MULTIPLE CURRENCY PRACTICES—POLICY
The Executive Board approves the decision set forth in SM/81/34, Supplement, 1 (3/17/81).
Decision No. 6790-(81/43),
March 20, 1981,
as amended by Decision No. 11728-(98/56),
May 21, 1998
SM/81/34, Sup. 1
The Executive Board has reviewed the Fund’s policy with respect to multiple currency practices. The Fund shall be guided by the approach outlined in the conclusions set forth below.
1. Official action should not cause exchange rate spreads and cross rate quotations to differ unreasonably from those that arise from the normal commercial costs and risks of exchange transactions.
a. (i) Action by a member or its fiscal agencies that of itself gives rise to a spread of more than 2 percent between buying and selling rates for spot exchange transactions between the member’s currency and any other member’s currency would be considered a multiple currency practice and would require the prior approval of the Fund.
(ii) An exchange spread that arises without official action would not give rise to a multiple currency practice.
(iii) Deviations between the buying and selling rates for spot transactions and for other transactions would not be considered multiple currency practices if they represent the additional costs and exchange risks for these other transactions.
b. Action by a member or its fiscal agencies which results in midpoint spot exchange rates of other members’ currencies against its own currency in a relationship which differs by more than 1 percent from the midpoint spot exchange rates for these currencies in their principal markets would give rise to a multiple currency practice. If the differentials of more than 1 percent in these cross rates persist for more than one week, the resulting multiple currency practice would become subject to the approval of the Fund under Article VIII, Section 3.
When difficulties are encountered in the interpretation and application of these criteria in specific cases, particularly concerning the nature of official actions, the staff will present the relevant information to the Executive Board for its determination.
2 The policy of the Fund on the exercise of its approval jurisdiction over exchange measures subject to Article VIII, as set forth in paragraph 2 of Executive Board Decision No. 1034-(60/27), adopted June 1, 1960, remains broadly appropriate. In accordance with this policy, the Fund will be prepared to grant approval of multiple currency practices introduced or maintained for balance of payments reasons provided the member represents and the Fund is satisfied that the measures are temporary and are being applied while the member is endeavoring to eliminate its balance of payments problems, and provided they do not give the member an unfair competitive advantage over other members or discriminate among members. The Fund will continue to be very reluctant to grant approval for the maintenance of broken cross exchange rates.
3. In accordance with the Fund’s policy on complex multiple currency practices, as stated in Executive Board Decision No. 649-(57/33), adopted June 26, 1957, the Fund will not approve multiple currency practices under complex multiple rate systems unless the countries maintaining them are making reasonable progress toward simplification and ultimate elimination of such systems, or are taking measures or adopting programs which seem likely to result in such progress.

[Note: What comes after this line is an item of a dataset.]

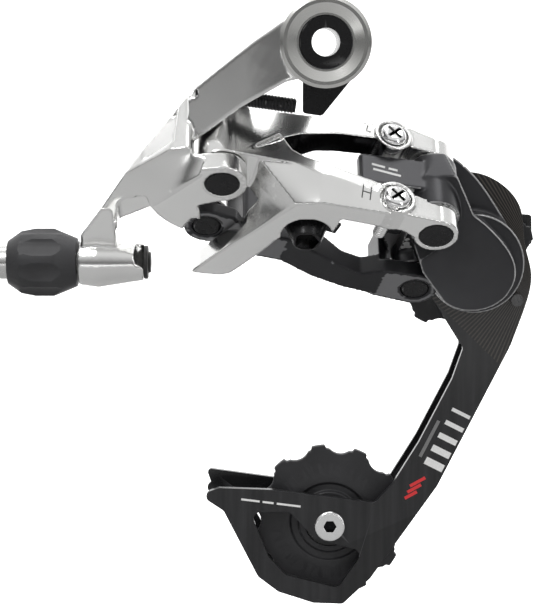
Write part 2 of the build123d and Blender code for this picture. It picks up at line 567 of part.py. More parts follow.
def pulley(x, z, first_tooth):
    blank = Circle(TIP_R)
    for i in range(TEETH):
        angle = radians(first_tooth + (i + 0.5) * 360 / TEETH)
        blank -= Pos(PITCH_R * cos(angle), PITCH_R * sin(angle)) * Circle(ROLLER_R)
        flank = Polyline((19.6, -3.6), (22, -5.0), (22, 5.0), (19.6, 3.6), close=True)
        blank -= Rot(0, 0, degrees(angle)) * make_face(flank)
    wheel = side_plate(Pos(x, z) * blank, PULLEY_Y - TOOTH_T / 2, PULLEY_Y + TOOTH_T / 2)
    # stepped and coned sides, from the hub out to the roots of the teeth
    half = polygon((5, -2.6), (8.2, -2.6), (8.6, -1.6), (10.4, -1.6), (10.8, -2.3), (12.6, -2.2), (16.4, -1.1),
                   (16.4, 1.1), (12.6, 2.2), (10.8, 2.3), (10.4, 1.6), (8.6, 1.6), (8.2, 2.6), (5, 2.6))
    wheel = wheel + Pos(x, PULLEY_Y, z) * revolve(half, axis=Axis.Y)
    return clean(wheel - across_y(HUB_R, x, z, 20, 45))


def dust_cap(x, z, side):
    """Thin shield over the bearing, on side +1 inboard or -1 outboard."""
    near = PULLEY_Y + side * 1.95
    far = PULLEY_Y + side * 2.5
    low, high = min(near, far), max(near, far)
    return across_y(6.5, x, z, low, high) - across_y(3.4 + 0.3, x, z, 20, 45)


def write(name, shape):
    export_step(shape, "parts/" + name + ".step")


def main():
    os.makedirs("parts", exist_ok=True)
    write("hanger_bolt", hanger_bolt())
    write("stop_plate", stop_plate())
    write("hanger_bushing", hanger_bushing())
    write("hanger_cap_ring", hanger_cap_ring())
    write("hanger_seal", hanger_seal())
    write("b_knuckle", b_knuckle())
    write("b_screw", b_screw())
    write("adjuster_barrel", adjuster_barrel())
    write("adjuster_knob", adjuster_knob())
    write("boss_plug", boss_plug())
    write("outer_link", outer_link())
    write("limit_screw_high", limit_screw(LIMIT_HIGH_U, 8.0))
    write("limit_screw_low", limit_screw(LIMIT_LOW_U, 9.0))
    write("anchor_bolt", anchor_bolt())
    write("anchor_washer", anchor_washer())
    write("inner_link", inner_link())
    write("pin_outer_upper", headed_pin((0, 0), 0.0, 28.4, 1.9))
    write("pin_outer_lower", headed_pin(PIN_B, LINK_FLOOR, 24.0, 1.4))
    write("pin_inner_upper", pin(PIN_C, 2.6, 24.8))
    write("pin_inner_lower", pin(PIN_D, -5.7, 11.2))
    write("p_knuckle", p_knuckle())
    write("p_knuckle_seal", p_knuckle_seal())
    write("cage_axle", cage_axle())
    write("cage_spring", cage_spring())
    write("return_spring", return_spring())
    write("cage_outer_plate", cage_outer_plate())
    write("cage_inner_plate", cage_inner_plate())
    write("cage_spacer_upper", cage_bridge(50.0, -76.8))
    write("cage_stop_pin", cage_stop_pin())
    write("guide_pulley_bolt", guide_pulley_bolt())
    write("tension_pulley_bolt", tension_pulley_bolt())
    write("guide_pulley", pulley(GUIDE_X, GUIDE_Z, -117.2))
    write("tension_pulley", pulley(TENSION_X, TENSION_Z, 98.4))
    for name, x, z in (("guide", GUIDE_X, GUIDE_Z), ("tension", TENSION_X, TENSION_Z)):
        write(name + "_pulley_sleeve", pulley_sleeve(x, z))
        write(name + "_bearing_race", pulley_bearing(x, z))
        write(name + "_dust_cap_front", dust_cap(x, z, -1))
        write(name + "_dust_cap_back", dust_cap(x, z, 1))


main()
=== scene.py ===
import json
import math

import bmesh
import bpy
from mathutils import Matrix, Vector
from mathutils.bvhtree import BVHTree


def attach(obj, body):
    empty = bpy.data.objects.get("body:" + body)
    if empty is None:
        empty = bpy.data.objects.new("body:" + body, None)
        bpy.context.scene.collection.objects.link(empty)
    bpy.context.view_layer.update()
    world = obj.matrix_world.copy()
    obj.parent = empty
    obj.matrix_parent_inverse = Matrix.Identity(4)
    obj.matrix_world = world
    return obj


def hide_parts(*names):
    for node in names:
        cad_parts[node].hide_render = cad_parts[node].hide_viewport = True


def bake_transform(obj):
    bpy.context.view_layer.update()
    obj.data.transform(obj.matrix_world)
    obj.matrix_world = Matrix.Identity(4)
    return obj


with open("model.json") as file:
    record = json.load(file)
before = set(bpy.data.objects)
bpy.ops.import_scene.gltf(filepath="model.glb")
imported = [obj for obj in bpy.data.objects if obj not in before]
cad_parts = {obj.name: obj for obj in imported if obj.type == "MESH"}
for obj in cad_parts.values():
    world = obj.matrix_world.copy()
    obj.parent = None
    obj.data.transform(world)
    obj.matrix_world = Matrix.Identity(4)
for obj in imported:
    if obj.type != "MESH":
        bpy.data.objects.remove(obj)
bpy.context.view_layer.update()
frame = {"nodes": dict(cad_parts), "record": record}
MM = 0.001
HALF = math.sqrt(0.5)

# ---- the linkage's own directions
PIN_AXIS = Vector((0, HALF, HALF))
TRAVEL = Vector((0, HALF, -HALF))
FOOT = Vector((-25.1, -9.0, -34.8)) * MM
ANGLE = math.radians(16)
LINK = Vector((1, 0, 0)) * math.cos(ANGLE) + TRAVEL * math.sin(ANGLE)
BACK = TRAVEL * math.cos(ANGLE) - Vector((1, 0, 0)) * math.sin(ANGLE)


def link_point(s, t, u):
    """A point s mm along the outer link, t mm behind its pins and u mm up them."""
    return FOOT + (LINK * s + BACK * t + PIN_AXIS * u) * MM


# ---- screws: the limit screws in the link's s, t and u; the tension bolt's head in x, y and z
LIMIT_S = 43.2
LIMIT_HEAD_T = -7.7
LIMIT_HIGH_U, LIMIT_LOW_U = 0.9, 22.0
TENSION_BOLT = Vector((2.9, 26.6, -129.2)) * MM


# ------------------------------------------------------------------ materials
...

4. While urging members to apply alternative policies not connected with the exchange system, the Fund will be prepared to grant temporary approval of multiple currency practices introduced or maintained principally for nonbalance of payments reasons, provided that such practices do not materially impede the member’s balance of payments adjustment, do not harm the interests of other members, and do not discriminate among members.
5. To assist the Executive Board in reaching a decision concerning approval or nonapproval of a multiple currency practice subject to approval under Article VIII, Section 3, the reasons underlying the practice and its effects will be analyzed in reports on Article IV consultations or in other staff papers dealing with exchange systems. Consistent with the cycle of consultations under Article IV, approval will be granted for periods of approximately one year, in order to provide for a continual review by the Executive Board, except where the practice is maintained only for existing arrangements and for a specified period of time.